Any person who violates R.S. 51:712(A) shall be liable to the person buying such security, and such buyer may sue in any court to recover the consideration paid in cash or, if such consideration was not paid in cash, the fair value thereof at the time such consideration was paid for the security with interest thereon from the date of payment down to the date of repayment as computed in R.S. 51:714(C)(1), less the amount of any income received thereon, together with all taxable court costs and reasonable attorney's fees, upon the tender, where practicable, of the security at any time before the entry of judgment, or for damages if he no longer owns the security. Damages are the amount which equals the difference between the fair value of the consideration the buyer gave for the security and the fair value of the security at the time the buyer disposed of it, plus interest thereon from the date of payment to the date of repayment as computed in R.S. 51:714(C)(2).

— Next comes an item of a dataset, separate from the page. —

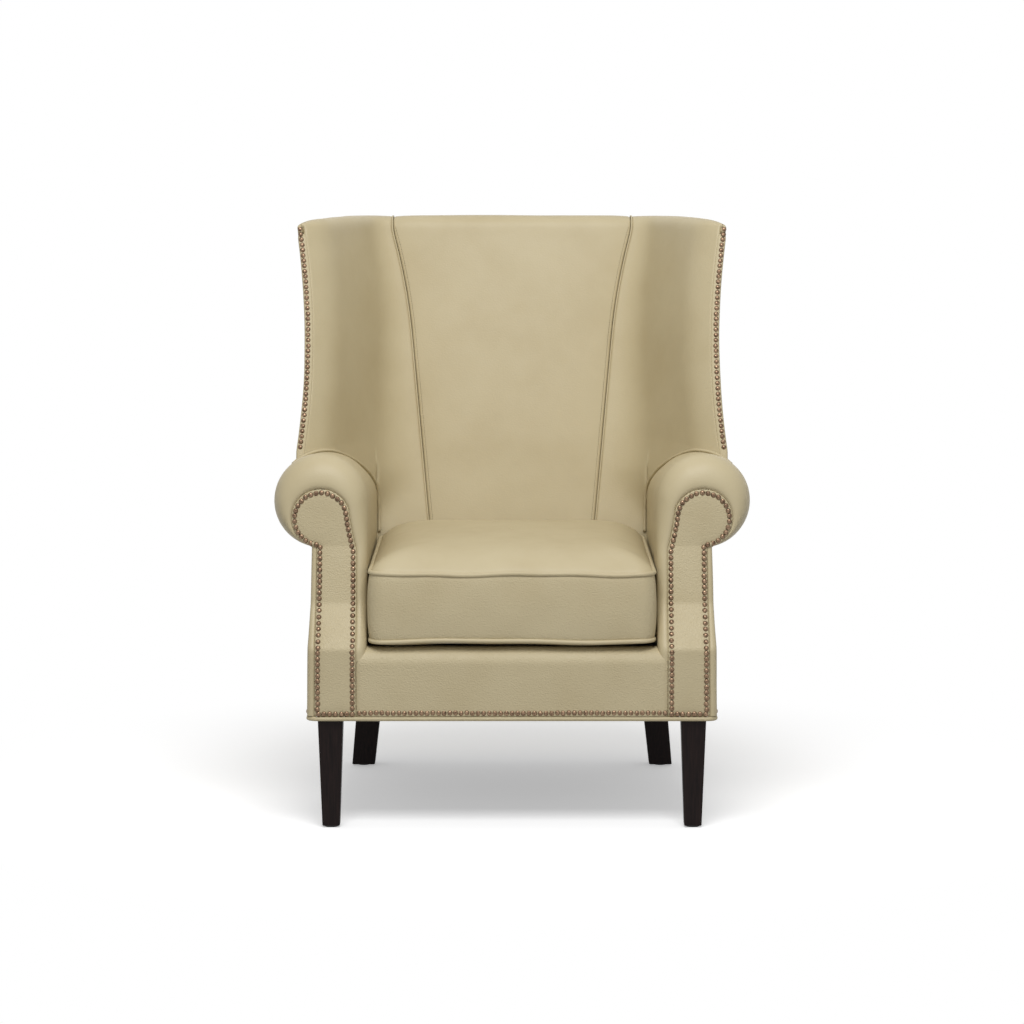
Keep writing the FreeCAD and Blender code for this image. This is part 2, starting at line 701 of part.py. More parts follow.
def build_back_frame():
    lean = "(Sizes.back_foot + Sizes.back_lean_out * (%s - Sizes.base_bottom))"
    face = "(Sizes.inside_back + Sizes.inside_lean * (%s - Sizes.lean_start))"
    behind = "Sizes.back_pad + 2"
    for name, side in SIDES:
        start = "Sizes.post_inner" if side > 0 else "-Sizes.post_inner - 24"
        head = "Sizes.post_head"
        corners = [
            ("Sizes.inside_back + %s + 1" % behind, "Sizes.base_bottom"),
            ("Sizes.back_foot - 29", "Sizes.base_bottom"),
            ("%s - 24" % (lean % head), head),
            ("%s + %s" % (face % head, behind), head),
            ("%s + %s" % (face % "480", behind), "480"),
        ]
        board(name + "_back_post", "YZ_Plane", corners, start, "24")
    corners = [
        ("%s + %s" % (face % "990", behind), "990"),
        ("%s - 6" % (lean % "990"), "990"),
        ("%s - 6" % (lean % "Sizes.post_head"), "Sizes.post_head"),
        ("%s + %s" % (face % "Sizes.post_head", behind), "Sizes.post_head"),
    ]
    board("top_back_rail", "YZ_Plane", corners, "-288", "576")
    board("lower_back_rail", "YZ_Plane",
          rectangle("Sizes.inside_back + %s + 1" % behind, "Sizes.inside_back + 73", "345", "410"),
          "-288", "576")
    straps = []
    for height in (500, 600, 700, 800, 900):
        back = inside_back(height) + size("back_pad") + 5
        half = 288 if height > 650 else 258
        strap = Part.makeBox(2 * half, 1.2, 50, Vector(-half, 0, -25))
        strap.rotate(Vector(0, 0, 0), Vector(1, 0, 0), -math.degrees(math.atan(size("inside_lean"))))
        strap.translate(Vector(0, back, height))
        straps.append(strap)
    keep_shape("back_webbing", Part.makeCompound(straps))
    top_rails = []
    for name, side in SIDES:
        keep_shape(name + "_wing_board", mirrored(wing_board_shape(), side))
        edge, front = wing_edge(1000)
        corners = [(edge - 43, front + 85), (edge - 28, front + 85), (332, 735), (317, 735)]
        base = polygon([Vector(side * x, y, 985) for x, y in corners])
        top_rails.append(base.extrude(Vector(0, 0, 32)))
    keep_shape("wing_top_rails", Part.makeCompound(top_rails))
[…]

La. Rev. Stat. § 51:714(A). Thus, under this theory as well, Plaintiffs were entitled to a return of the consideration paid in cash (their investments), interest from the date of payment to the date they are repaid, and reasonable attorney's fees and costs. However, Plaintiffs' motion notes that they intend to forego "pursuit of expenses and other taxable court costs." (Doc. 359-1 at 8). Though we have already ruled Plaintiffs are entitled to a return of their investment monies, we determine here that under the Louisiana Securities Law, they are entitled to a return of their investments, plus interest at the state rate of judicial interest from the date each investment was made to the date of repayment, and attorneys fees, an award of which will be determined post judgment, by separate motion. Judicial interest will run from the date of each investment, until paid.

III. Conclusion

Based on the foregoing analysis, Plaintiffs' motion is DENIED in part as to reinstatement of our December 2011 judgment and conversion of our December 2014 judgment into a final money judgment, but GRANTED as to the judgment sought by Plaintiffs. An appropriate judgment will follow.